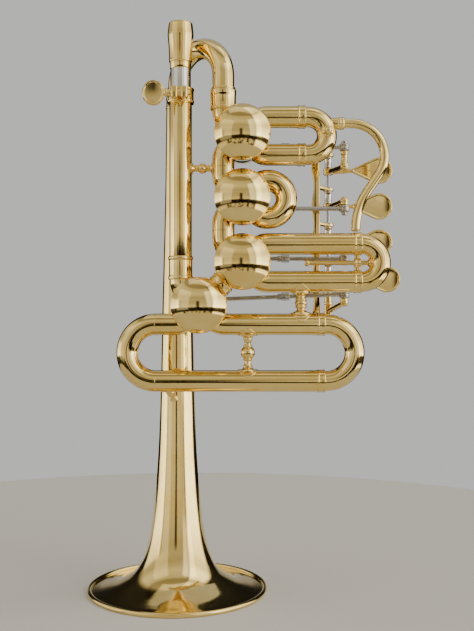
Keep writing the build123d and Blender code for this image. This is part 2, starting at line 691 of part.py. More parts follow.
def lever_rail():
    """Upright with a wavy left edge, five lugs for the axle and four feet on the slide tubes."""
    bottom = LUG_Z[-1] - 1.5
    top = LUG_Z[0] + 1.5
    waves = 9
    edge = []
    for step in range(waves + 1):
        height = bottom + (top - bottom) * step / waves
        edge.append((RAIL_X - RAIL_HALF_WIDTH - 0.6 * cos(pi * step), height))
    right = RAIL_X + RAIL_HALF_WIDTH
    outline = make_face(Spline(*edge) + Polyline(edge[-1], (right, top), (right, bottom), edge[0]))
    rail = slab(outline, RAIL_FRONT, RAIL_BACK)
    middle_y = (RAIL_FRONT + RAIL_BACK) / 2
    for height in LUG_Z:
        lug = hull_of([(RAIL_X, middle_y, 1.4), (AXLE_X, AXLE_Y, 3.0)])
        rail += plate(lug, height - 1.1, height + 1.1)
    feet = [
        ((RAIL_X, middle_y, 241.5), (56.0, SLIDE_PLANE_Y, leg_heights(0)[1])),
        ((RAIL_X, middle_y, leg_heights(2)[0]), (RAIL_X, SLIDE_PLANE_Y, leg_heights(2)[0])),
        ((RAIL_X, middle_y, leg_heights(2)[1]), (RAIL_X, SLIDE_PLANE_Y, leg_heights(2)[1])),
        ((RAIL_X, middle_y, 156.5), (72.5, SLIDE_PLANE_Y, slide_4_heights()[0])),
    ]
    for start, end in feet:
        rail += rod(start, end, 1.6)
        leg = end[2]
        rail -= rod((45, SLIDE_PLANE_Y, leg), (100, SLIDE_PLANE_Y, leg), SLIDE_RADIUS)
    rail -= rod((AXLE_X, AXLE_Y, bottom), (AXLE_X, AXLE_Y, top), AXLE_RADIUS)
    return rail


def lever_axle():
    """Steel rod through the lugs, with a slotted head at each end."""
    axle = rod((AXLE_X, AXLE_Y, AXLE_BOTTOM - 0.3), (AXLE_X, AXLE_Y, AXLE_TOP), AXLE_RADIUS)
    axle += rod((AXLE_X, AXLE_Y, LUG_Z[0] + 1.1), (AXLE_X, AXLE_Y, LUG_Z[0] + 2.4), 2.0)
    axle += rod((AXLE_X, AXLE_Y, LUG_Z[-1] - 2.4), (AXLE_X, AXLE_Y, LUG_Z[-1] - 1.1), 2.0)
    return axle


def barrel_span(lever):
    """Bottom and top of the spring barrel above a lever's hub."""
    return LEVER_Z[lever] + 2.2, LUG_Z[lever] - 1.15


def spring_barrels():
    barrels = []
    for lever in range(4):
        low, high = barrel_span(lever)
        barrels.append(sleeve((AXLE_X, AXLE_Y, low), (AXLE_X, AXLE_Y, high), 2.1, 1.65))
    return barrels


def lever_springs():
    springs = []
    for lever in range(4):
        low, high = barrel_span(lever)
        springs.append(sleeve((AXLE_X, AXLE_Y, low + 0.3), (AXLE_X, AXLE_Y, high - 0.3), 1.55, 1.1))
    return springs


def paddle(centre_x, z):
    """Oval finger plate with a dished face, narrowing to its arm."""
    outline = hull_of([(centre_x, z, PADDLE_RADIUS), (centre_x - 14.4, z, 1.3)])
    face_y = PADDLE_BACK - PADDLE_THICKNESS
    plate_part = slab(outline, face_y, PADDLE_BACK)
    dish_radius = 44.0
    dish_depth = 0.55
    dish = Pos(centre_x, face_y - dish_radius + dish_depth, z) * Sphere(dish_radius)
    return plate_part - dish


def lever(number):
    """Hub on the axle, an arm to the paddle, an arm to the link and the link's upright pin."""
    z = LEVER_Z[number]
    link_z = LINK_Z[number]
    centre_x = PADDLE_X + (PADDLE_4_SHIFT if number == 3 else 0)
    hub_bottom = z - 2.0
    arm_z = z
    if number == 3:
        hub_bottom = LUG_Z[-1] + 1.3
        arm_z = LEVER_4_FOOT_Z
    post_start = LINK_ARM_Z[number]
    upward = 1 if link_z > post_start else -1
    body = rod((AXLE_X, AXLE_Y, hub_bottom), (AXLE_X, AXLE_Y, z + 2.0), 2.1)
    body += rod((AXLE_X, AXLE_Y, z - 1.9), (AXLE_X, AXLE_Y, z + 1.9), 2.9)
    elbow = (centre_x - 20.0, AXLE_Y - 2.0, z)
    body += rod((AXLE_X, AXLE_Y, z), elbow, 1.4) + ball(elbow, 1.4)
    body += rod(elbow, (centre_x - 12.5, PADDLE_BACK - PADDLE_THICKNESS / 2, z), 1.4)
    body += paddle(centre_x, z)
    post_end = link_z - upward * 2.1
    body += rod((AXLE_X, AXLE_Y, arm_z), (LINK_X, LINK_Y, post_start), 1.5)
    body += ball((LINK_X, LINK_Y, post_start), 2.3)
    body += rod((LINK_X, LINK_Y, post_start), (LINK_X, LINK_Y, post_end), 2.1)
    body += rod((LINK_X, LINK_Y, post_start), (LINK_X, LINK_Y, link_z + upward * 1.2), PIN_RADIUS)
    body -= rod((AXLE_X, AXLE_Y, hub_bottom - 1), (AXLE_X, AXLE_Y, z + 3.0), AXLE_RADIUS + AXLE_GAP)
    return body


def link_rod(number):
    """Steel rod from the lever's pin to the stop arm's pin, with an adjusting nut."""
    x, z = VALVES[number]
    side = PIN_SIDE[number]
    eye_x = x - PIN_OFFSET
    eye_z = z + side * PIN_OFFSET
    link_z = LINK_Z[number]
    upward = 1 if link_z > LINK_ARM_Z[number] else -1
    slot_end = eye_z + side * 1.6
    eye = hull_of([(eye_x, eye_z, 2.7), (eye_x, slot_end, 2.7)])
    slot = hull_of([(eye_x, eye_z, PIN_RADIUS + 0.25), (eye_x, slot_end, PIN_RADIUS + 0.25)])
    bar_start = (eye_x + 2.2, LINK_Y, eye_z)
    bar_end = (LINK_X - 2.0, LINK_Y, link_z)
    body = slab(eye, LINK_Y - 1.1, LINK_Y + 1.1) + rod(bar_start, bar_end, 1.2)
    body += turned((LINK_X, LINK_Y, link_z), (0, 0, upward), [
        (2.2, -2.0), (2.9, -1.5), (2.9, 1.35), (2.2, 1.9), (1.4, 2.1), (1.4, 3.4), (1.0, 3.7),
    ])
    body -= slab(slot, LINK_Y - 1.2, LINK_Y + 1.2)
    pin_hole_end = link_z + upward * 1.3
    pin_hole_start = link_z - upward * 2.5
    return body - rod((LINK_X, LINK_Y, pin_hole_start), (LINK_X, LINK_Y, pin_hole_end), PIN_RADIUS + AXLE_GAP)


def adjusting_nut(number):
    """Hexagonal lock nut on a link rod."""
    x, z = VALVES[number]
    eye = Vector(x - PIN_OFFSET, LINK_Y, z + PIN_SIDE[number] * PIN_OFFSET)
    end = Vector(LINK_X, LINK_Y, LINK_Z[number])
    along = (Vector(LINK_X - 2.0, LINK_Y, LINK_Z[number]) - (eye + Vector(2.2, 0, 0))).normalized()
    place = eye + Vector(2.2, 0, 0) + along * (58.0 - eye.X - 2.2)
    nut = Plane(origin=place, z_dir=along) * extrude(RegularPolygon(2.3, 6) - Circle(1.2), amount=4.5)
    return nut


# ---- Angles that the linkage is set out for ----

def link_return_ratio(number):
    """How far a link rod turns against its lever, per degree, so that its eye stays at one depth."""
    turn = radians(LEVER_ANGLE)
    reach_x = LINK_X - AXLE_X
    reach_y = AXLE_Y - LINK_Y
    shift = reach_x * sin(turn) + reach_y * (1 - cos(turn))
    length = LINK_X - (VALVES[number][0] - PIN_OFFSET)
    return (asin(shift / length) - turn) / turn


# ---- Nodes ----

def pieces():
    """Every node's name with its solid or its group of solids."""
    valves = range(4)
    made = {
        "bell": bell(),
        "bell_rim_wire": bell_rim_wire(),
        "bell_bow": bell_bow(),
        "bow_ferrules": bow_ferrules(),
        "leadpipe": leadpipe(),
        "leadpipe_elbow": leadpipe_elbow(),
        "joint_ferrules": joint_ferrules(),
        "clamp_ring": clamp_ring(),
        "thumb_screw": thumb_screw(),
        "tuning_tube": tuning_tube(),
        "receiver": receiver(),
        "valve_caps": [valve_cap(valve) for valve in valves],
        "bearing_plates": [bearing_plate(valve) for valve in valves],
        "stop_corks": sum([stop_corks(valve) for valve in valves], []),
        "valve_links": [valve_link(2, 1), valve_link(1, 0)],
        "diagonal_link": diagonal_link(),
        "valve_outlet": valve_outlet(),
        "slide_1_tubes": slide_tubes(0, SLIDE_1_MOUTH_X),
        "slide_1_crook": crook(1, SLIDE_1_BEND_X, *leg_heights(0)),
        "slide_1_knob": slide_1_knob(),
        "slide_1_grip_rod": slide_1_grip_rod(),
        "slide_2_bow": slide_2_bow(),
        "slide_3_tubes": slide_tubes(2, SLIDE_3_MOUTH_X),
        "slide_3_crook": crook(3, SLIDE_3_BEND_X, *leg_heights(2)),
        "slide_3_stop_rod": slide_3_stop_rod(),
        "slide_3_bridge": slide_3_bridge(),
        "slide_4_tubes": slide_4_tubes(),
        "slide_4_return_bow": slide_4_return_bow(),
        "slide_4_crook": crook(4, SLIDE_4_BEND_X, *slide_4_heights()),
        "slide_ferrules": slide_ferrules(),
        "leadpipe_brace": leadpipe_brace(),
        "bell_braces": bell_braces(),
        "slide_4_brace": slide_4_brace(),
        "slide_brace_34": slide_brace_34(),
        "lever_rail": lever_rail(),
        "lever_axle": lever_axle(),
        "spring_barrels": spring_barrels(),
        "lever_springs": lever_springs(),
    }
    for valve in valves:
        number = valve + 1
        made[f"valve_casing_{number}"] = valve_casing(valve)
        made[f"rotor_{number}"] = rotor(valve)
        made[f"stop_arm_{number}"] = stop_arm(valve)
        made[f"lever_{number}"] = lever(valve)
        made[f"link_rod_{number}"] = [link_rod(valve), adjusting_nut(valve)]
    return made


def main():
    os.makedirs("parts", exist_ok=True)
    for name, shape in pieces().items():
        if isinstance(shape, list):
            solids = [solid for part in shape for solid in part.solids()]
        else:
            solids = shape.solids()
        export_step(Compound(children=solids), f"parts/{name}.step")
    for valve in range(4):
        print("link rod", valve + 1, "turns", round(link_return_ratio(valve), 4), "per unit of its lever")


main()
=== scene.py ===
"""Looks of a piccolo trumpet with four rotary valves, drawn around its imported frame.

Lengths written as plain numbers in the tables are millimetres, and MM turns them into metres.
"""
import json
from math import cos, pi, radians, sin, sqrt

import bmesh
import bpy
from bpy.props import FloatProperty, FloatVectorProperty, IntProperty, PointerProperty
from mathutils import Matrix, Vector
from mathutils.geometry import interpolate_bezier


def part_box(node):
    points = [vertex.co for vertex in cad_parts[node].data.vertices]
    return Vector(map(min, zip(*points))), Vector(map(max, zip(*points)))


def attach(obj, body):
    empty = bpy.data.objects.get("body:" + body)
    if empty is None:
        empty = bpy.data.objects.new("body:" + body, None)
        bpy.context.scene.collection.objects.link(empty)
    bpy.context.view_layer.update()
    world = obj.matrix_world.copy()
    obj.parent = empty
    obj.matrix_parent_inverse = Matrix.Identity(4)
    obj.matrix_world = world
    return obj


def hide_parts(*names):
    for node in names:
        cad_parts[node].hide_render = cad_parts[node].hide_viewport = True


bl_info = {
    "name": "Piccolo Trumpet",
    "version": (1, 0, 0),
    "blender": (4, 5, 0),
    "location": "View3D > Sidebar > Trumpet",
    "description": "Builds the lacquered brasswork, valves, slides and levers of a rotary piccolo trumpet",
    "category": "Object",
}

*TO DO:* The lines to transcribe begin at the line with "return made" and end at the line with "obj.matrix_world = world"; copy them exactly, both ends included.

*SOLUTION TO THIS PROBLEM:*
    return made


def main():
    os.makedirs("parts", exist_ok=True)
    for name, shape in pieces().items():
        if isinstance(shape, list):
            solids = [solid for part in shape for solid in part.solids()]
        else:
            solids = shape.solids()
        export_step(Compound(children=solids), f"parts/{name}.step")
    for valve in range(4):
        print("link rod", valve + 1, "turns", round(link_return_ratio(valve), 4), "per unit of its lever")


main()
=== scene.py ===
"""Looks of a piccolo trumpet with four rotary valves, drawn around its imported frame.

Lengths written as plain numbers in the tables are millimetres, and MM turns them into metres.
"""
import json
from math import cos, pi, radians, sin, sqrt

import bmesh
import bpy
from bpy.props import FloatProperty, FloatVectorProperty, IntProperty, PointerProperty
from mathutils import Matrix, Vector
from mathutils.geometry import interpolate_bezier


def part_box(node):
    points = [vertex.co for vertex in cad_parts[node].data.vertices]
    return Vector(map(min, zip(*points))), Vector(map(max, zip(*points)))


def attach(obj, body):
    empty = bpy.data.objects.get("body:" + body)
    if empty is None:
        empty = bpy.data.objects.new("body:" + body, None)
        bpy.context.scene.collection.objects.link(empty)
    bpy.context.view_layer.update()
    world = obj.matrix_world.copy()
    obj.parent = empty
    obj.matrix_parent_inverse = Matrix.Identity(4)
    obj.matrix_world = world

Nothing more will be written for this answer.